Daarom vroeg toenmalig CIA-directeur George Tenet het Witte Huis formeel om schriftelijke goedkeuring van de harde ondervragingstechnieken, waaronder waterboarding. Bij deze laatste methode wordt een gevangene de indruk gegeven dat hij wordt verdronken. Tal van Amerikaanse deskundigen en ook organisaties zoals Amnesty International beschouwen waterboarding als een vorm van martelen die volgens internationale verdragen zoals de Conventies van Genève is verboden.
De kwestie kwam ter sprake tijdens bijeenkomsten van de Amerikaanse Nationale Veiligheidsraad, die tot 2005 onder leiding stond van Condoleezza Rice, en tijdens briefings van topfunctionarissen zoals Rice, vicepresident Dick Cheney, minister van Defensie Donald Rumsfeld, minister van Justitie John Ashcroft en diens opvolger Alberto Gonzales. Tijdens een recente hoorzitting in de Senaat zei Rice dat er binnen het Witte Huis „bezorgdheid” bestond over de legitimiteit van de ondervragingsmethoden van de CIA.
Oud-CIA-jurist John Radsan, die aan verschillende besprekingen deelnam, zei tegenover de Post echter „van de kant van de regering nooit van enige bezorgdheid over deze ondervragingstechnieken vernomen te hebben.” Het eerste memo dat de ondervragingsmethoden goedkeurde kwam in de zomer van 2003. Toen er daarna een verwijdering ontstond tussen de regering en de CIA, werd de inlichtingendienst bang dat men de dienst alsnog de verantwoordelijkheid zou kunnen toeschuiven voor ”illegale ondervragingsmethoden.”

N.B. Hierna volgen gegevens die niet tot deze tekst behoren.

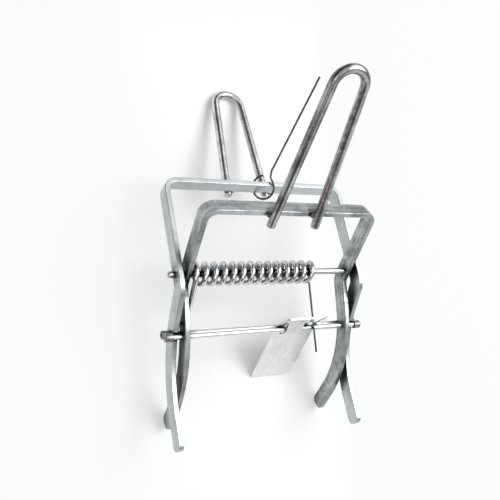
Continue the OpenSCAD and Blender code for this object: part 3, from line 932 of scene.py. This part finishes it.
def spring():
    """One wire: the hooked end, a square bend, the bowed leg, and the coil."""
    start = coil_point(0)
    bend = start - unit(coil_point(0.01) - start) * LEG_BACK
    corner = np.array([COIL_LEFT, *HOOK_PLACE])
    middle = (corner + start) / 2 - np.array([0, LEG_BOW, 0])
    rise = unit(middle - corner)
    tip = np.array([-OUTER_W / 2 + STRIP_T / 2, *HOOK_PLACE])
    hook_end = corner - np.array([SPRING_HOOK_R, 0, 0])
    leg = [tip + (hook_end - tip) * f for f in (0, 0.3, 0.65)]
    leg += [corner + SPRING_HOOK_R * ((sind(t) - 1) * np.array([1.0, 0, 0]) + (1 - cosd(t)) * rise)
            for t in np.linspace(0, 90, 13)]
    low = leg[-1]
    bow = [low, low + (middle - low) * 0.5, middle,
           middle + (bend - middle) * 0.5, middle + (bend - middle) * 0.9]
    leg += [np.array(p) for p in smooth_path(bow, 5)][1:]
    high = leg[-1]
    for i in range(1, 8):
        t = i / 8
        leg.append(high * (1 - t) ** 2 + bend * 2 * t * (1 - t) + start * t * t)
    path = [lie(p) for p in leg]
    path += [lie(coil_point(i / TURN_STEPS)) for i in range(int(COIL_TURNS * TURN_STEPS) + 1)]
    wire = tube("torsion_spring_wire", path, SPRING_D / 2 * MM, 20, first=(0, 1, 0), end_round=0.25 * MM)
    return finish_mesh(wire, 50, False)


spring_steel = metal("spring wire", (0.85, 0.875, 0.885), (0.45, 0.47, 0.485), (0.08, 0.2),
                     streak=0.6, blotch=0.5, pits=0.6, scuffs=0.7,
                     line_scale=(6.0, 120.0), gaps=(0.005, 0.42, 0.8, 0.97))
coil = spring()
dress(coil, spring_steel, "torsion_spring")
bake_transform(coil)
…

Tenet drong opnieuw aan op een schriftelijke goedkeuring, zelfs nadat justitie al groen licht had gegeven voor waterboarding en andere methoden. Uiteindelijk kwam in de zomer van 2004 een tweede formele schriftelijke goedkeuring van het Witte Huis voor de ondervragingsmethoden. „Hiermee was de CIA juridisch gedekt. Daar ging het om. Niemand binnen de CIA of binnen het Witte Huis vroeg zich af of Amerika wel het recht had om gevangenen -hoe gevaarlijk ook- te martelen. Daarvan ging blijkbaar iedereen automatisch uit”, aldus Joanne Mariner, terreurspecialiste van de Amerikaanse mensenrechtenorganisatie Human Rights Watch.